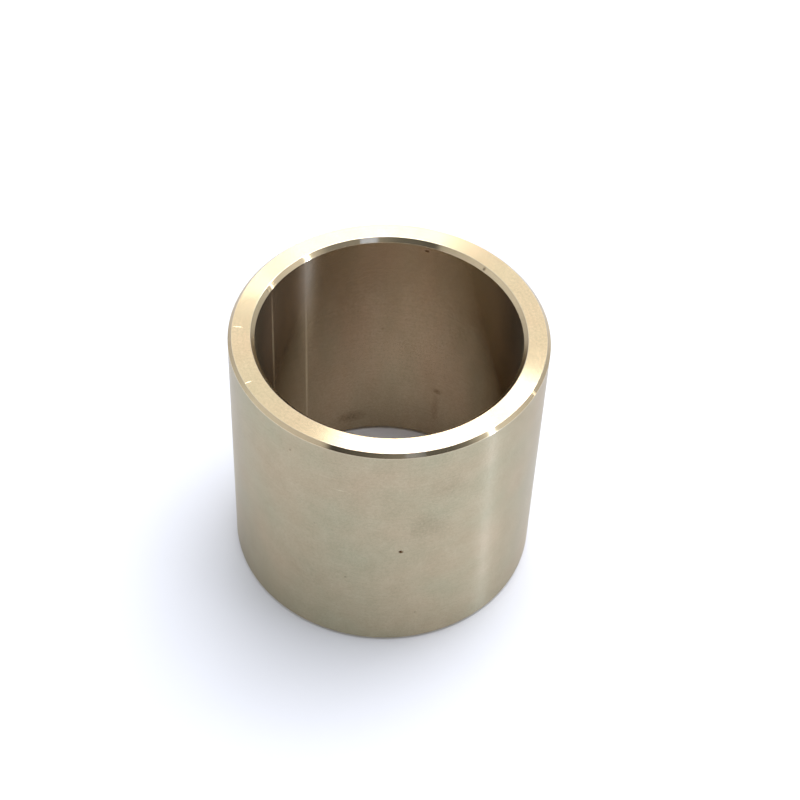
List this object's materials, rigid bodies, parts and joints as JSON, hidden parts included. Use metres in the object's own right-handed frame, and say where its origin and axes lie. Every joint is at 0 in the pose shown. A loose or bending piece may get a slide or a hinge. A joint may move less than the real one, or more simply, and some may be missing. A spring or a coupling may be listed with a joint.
{
  "type": "bronze sleeve bushing",
  "caption": "Plain cylindrical bronze sleeve bushing: a thin-walled solid ring with a through bore and chamfered ends, pressed into a housing to carry a turning shaft.",
  "frame": {"origin": "centre of the lower end face, on the bore axis", "axes": "+Z along the bore axis, from the end it stands on to the other end"},
  "size_m": [0.06, 0.06, 0.056],
  "materials": {
    "bronze": "satin turned bronze, bright faced ends, uncoated"
  },
  "bodies": {
    "root": {"sleeve": "bronze"}
  },
  "joints": []
}
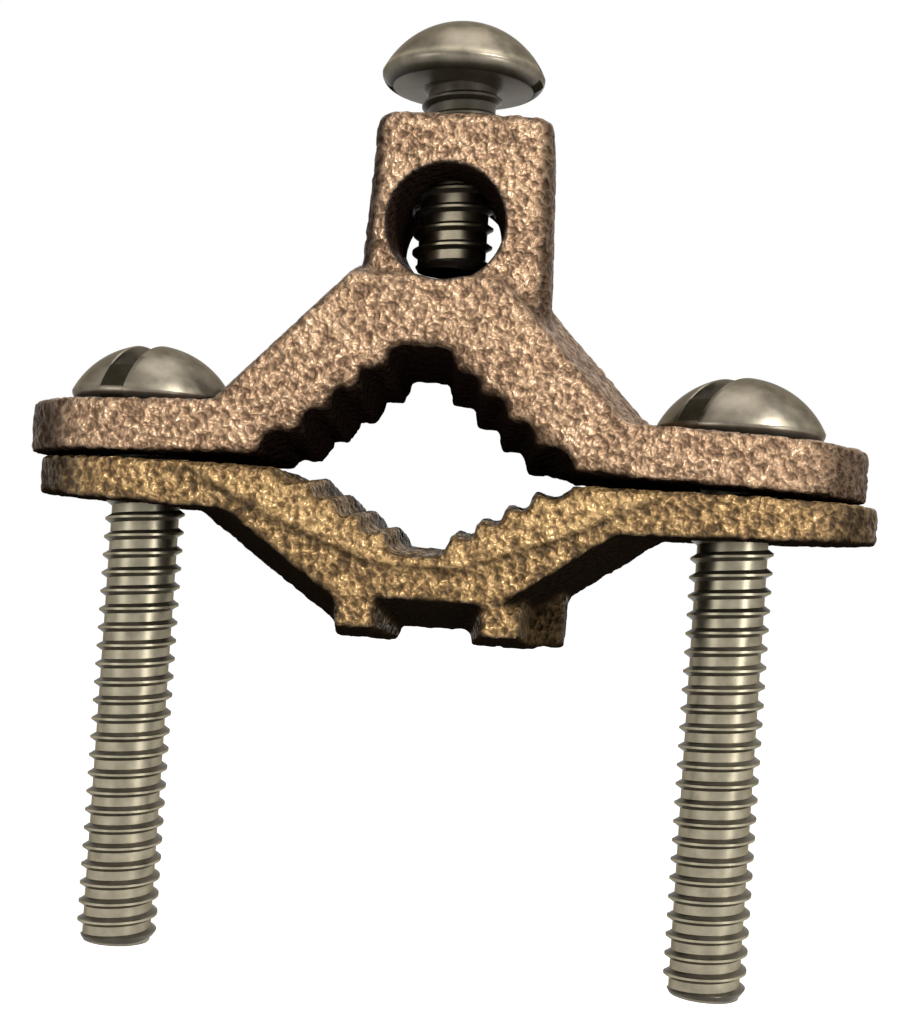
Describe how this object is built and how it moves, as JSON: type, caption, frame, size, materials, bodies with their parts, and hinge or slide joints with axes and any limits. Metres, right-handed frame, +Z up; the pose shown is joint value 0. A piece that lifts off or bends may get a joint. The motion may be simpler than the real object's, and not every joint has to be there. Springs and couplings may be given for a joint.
{
  "type": "ground clamp",
  "caption": "Cast bronze water-pipe ground clamp: two toothed vee jaws drawn together by slotted round-head screws, with a wire post and screw on top.",
  "frame": {"origin": "on the axis of the clamped pipe, in the plane where the two jaws meet, midway between the clamp screws and midway through the jaws' depth", "axes": "+X to the right-hand clamp screw, +Y along the pipe to the back, +Z up to the wire terminal"},
  "size_m": [0.058, 0.0176, 0.0648],
  "materials": {
    "bronze_upper": "sand-cast, rough, tan bronze",
    "bronze_lower": "sand-cast, rough, golden bronze",
    "steel": "satin, nickel-plated"
  },
  "bodies": {
    "upper_jaw": {"upper_jaw": "bronze_upper"},
    "lower_jaw": {"lower_jaw": "bronze_lower"},
    "clamp_screw_left": {"clamp_screw_left": "steel"},
    "clamp_screw_right": {"clamp_screw_right": "steel"},
    "terminal_screw": {"terminal_screw": "steel"}
  },
  "joints": [
    {"name": "lower_jaw_slide", "type": "slide", "parent": "upper_jaw", "child": "lower_jaw", "axis": [0, 0, -1], "range_m": [0, 0.025]},
    {"name": "clamp_screw_left_turn", "type": "hinge", "parent": "upper_jaw", "child": "clamp_screw_left", "pos_m": [-0.0203, 0, 0.00382], "axis": [0, 0, 1], "range_deg": [0, 7100]},
    {"name": "clamp_screw_right_turn", "type": "hinge", "parent": "upper_jaw", "child": "clamp_screw_right", "pos_m": [0.0203, 0, 0.00382], "axis": [0, 0, 1], "range_deg": [0, 7100]},
    {"name": "terminal_screw_rise", "type": "slide", "parent": "upper_jaw", "child": "terminal_screw", "axis": [0, 0, 1], "range_m": [0, 0.0063]}
  ],
  "couplings": [
    {"joint": "clamp_screw_left_turn", "follows": "lower_jaw_slide", "rad_per_m": 4947.4},
    {"joint": "clamp_screw_right_turn", "follows": "lower_jaw_slide", "rad_per_m": 4947.4}
  ]
}
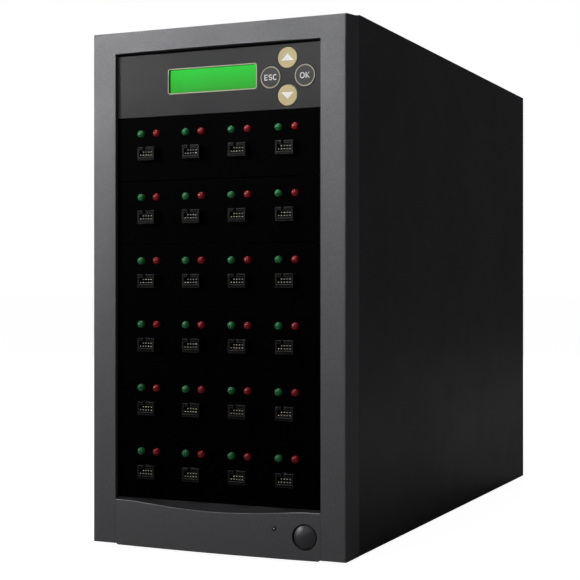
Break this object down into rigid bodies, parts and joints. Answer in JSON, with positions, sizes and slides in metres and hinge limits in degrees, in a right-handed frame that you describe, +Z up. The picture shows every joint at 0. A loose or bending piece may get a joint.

_ _ _ _ _

__THE TASK__:
Each line of the material above needs to be quoted exactly, please.

__TASK ANSWER__:
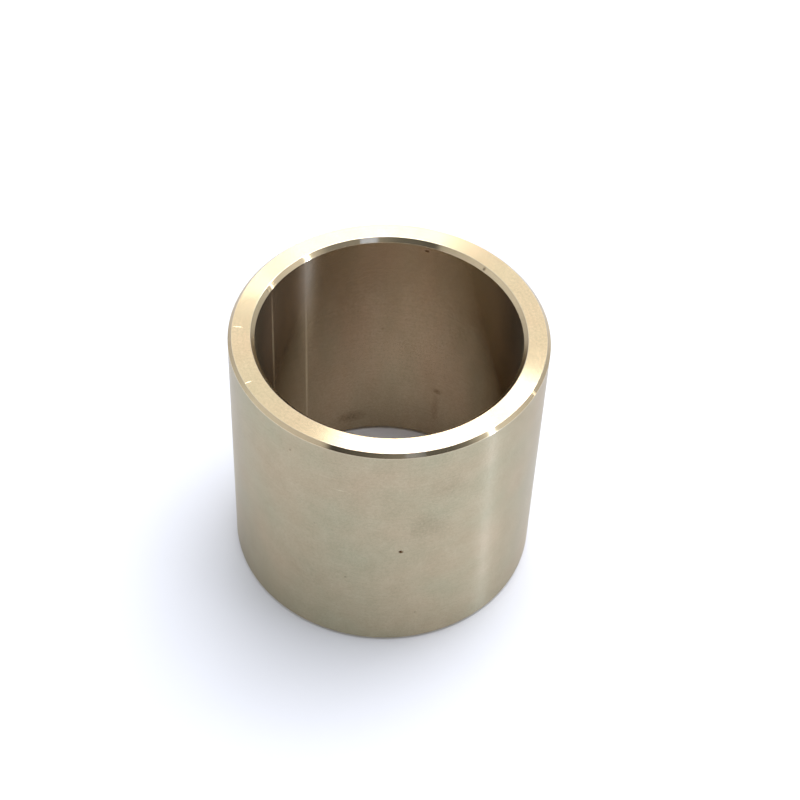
List this object's materials, rigid bodies, parts and joints as JSON, hidden parts included. Use metres in the object's own right-handed frame, and say where its origin and axes lie. Every joint is at 0 in the pose shown. A loose or bending piece may get a slide or a hinge. A joint may move less than the real one, or more simply, and some may be missing. A spring or a coupling may be listed with a joint.
{
  "type": "bronze sleeve bushing",
  "caption": "Plain cylindrical bronze sleeve bushing: a thin-walled solid ring with a through bore and chamfered ends, pressed into a housing to carry a turning shaft.",
  "frame": {"origin": "centre of the lower end face, on the bore axis", "axes": "+Z along the bore axis, from the end it stands on to the other end"},
  "size_m": [0.06, 0.06, 0.056],
  "materials": {
    "bronze": "satin turned bronze, bright faced ends, uncoated"
  },
  "bodies": {
    "root": {"sleeve": "bronze"}
  },
  "joints": []
}
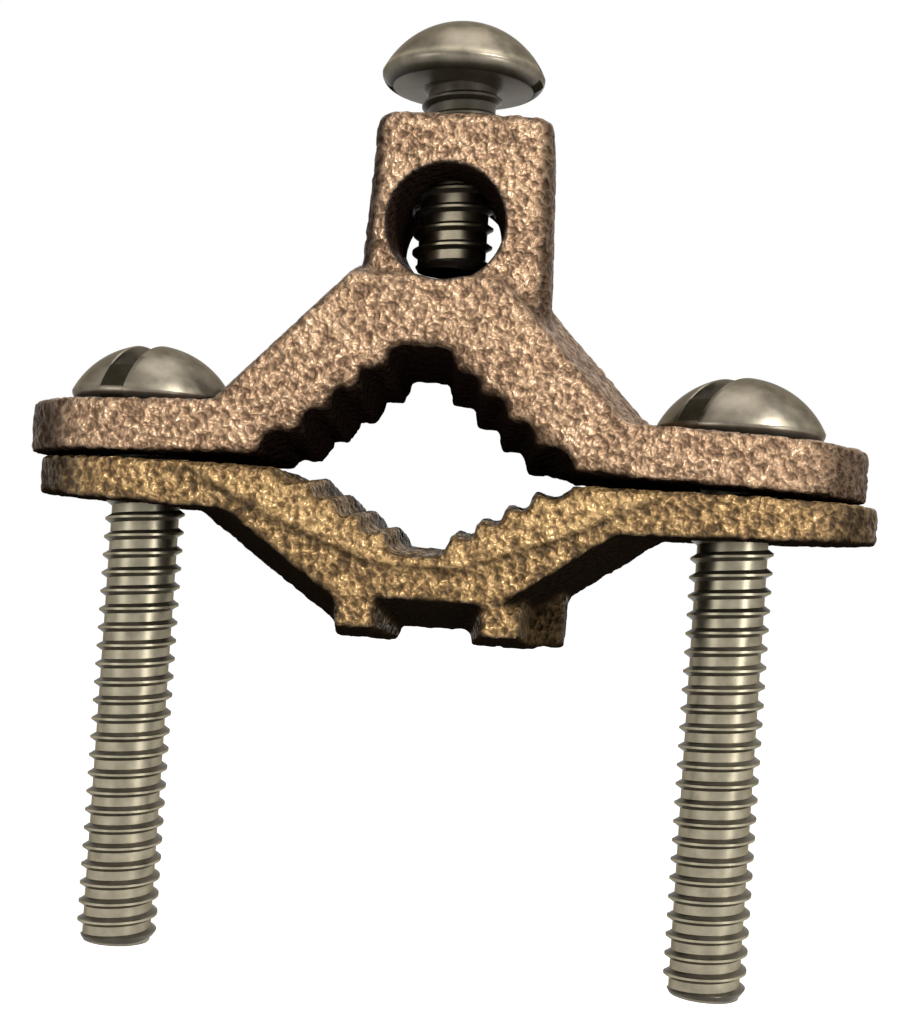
Describe how this object is built and how it moves, as JSON: type, caption, frame, size, materials, bodies with their parts, and hinge or slide joints with axes and any limits. Metres, right-handed frame, +Z up; the pose shown is joint value 0. A piece that lifts off or bends may get a joint. The motion may be simpler than the real object's, and not every joint has to be there. Springs and couplings may be given for a joint.
{
  "type": "ground clamp",
  "caption": "Cast bronze water-pipe ground clamp: two toothed vee jaws drawn together by slotted round-head screws, with a wire post and screw on top.",
  "frame": {"origin": "on the axis of the clamped pipe, in the plane where the two jaws meet, midway between the clamp screws and midway through the jaws' depth", "axes": "+X to the right-hand clamp screw, +Y along the pipe to the back, +Z up to the wire terminal"},
  "size_m": [0.058, 0.0176, 0.0648],
  "materials": {
    "bronze_upper": "sand-cast, rough, tan bronze",
    "bronze_lower": "sand-cast, rough, golden bronze",
    "steel": "satin, nickel-plated"
  },
  "bodies": {
    "upper_jaw": {"upper_jaw": "bronze_upper"},
    "lower_jaw": {"lower_jaw": "bronze_lower"},
    "clamp_screw_left": {"clamp_screw_left": "steel"},
    "clamp_screw_right": {"clamp_screw_right": "steel"},
    "terminal_screw": {"terminal_screw": "steel"}
  },
  "joints": [
    {"name": "lower_jaw_slide", "type": "slide", "parent": "upper_jaw", "child": "lower_jaw", "axis": [0, 0, -1], "range_m": [0, 0.025]},
    {"name": "clamp_screw_left_turn", "type": "hinge", "parent": "upper_jaw", "child": "clamp_screw_left", "pos_m": [-0.0203, 0, 0.00382], "axis": [0, 0, 1], "range_deg": [0, 7100]},
    {"name": "clamp_screw_right_turn", "type": "hinge", "parent": "upper_jaw", "child": "clamp_screw_right", "pos_m": [0.0203, 0, 0.00382], "axis": [0, 0, 1], "range_deg": [0, 7100]},
    {"name": "terminal_screw_rise", "type": "slide", "parent": "upper_jaw", "child": "terminal_screw", "axis": [0, 0, 1], "range_m": [0, 0.0063]}
  ],
  "couplings": [
    {"joint": "clamp_screw_left_turn", "follows": "lower_jaw_slide", "rad_per_m": 4947.4},
    {"joint": "clamp_screw_right_turn", "follows": "lower_jaw_slide", "rad_per_m": 4947.4}
  ]
}
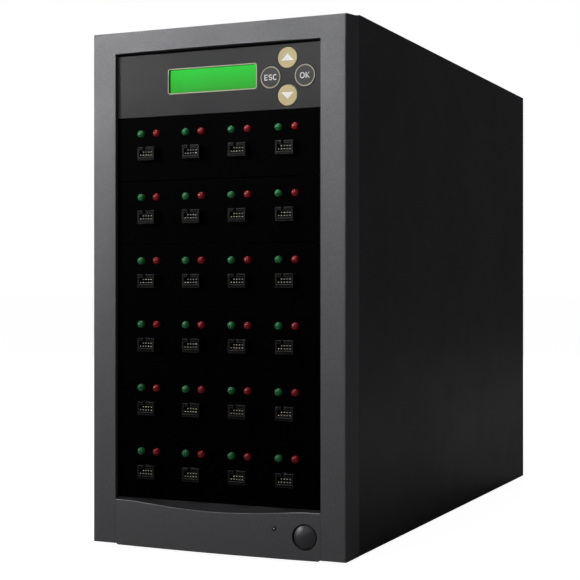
Break this object down into rigid bodies, parts and joints. Answer in JSON, with positions, sizes and slides in metres and hinge limits in degrees, in a right-handed frame that you describe, +Z up. The picture shows every joint at 0. A loose or bending piece may get a joint.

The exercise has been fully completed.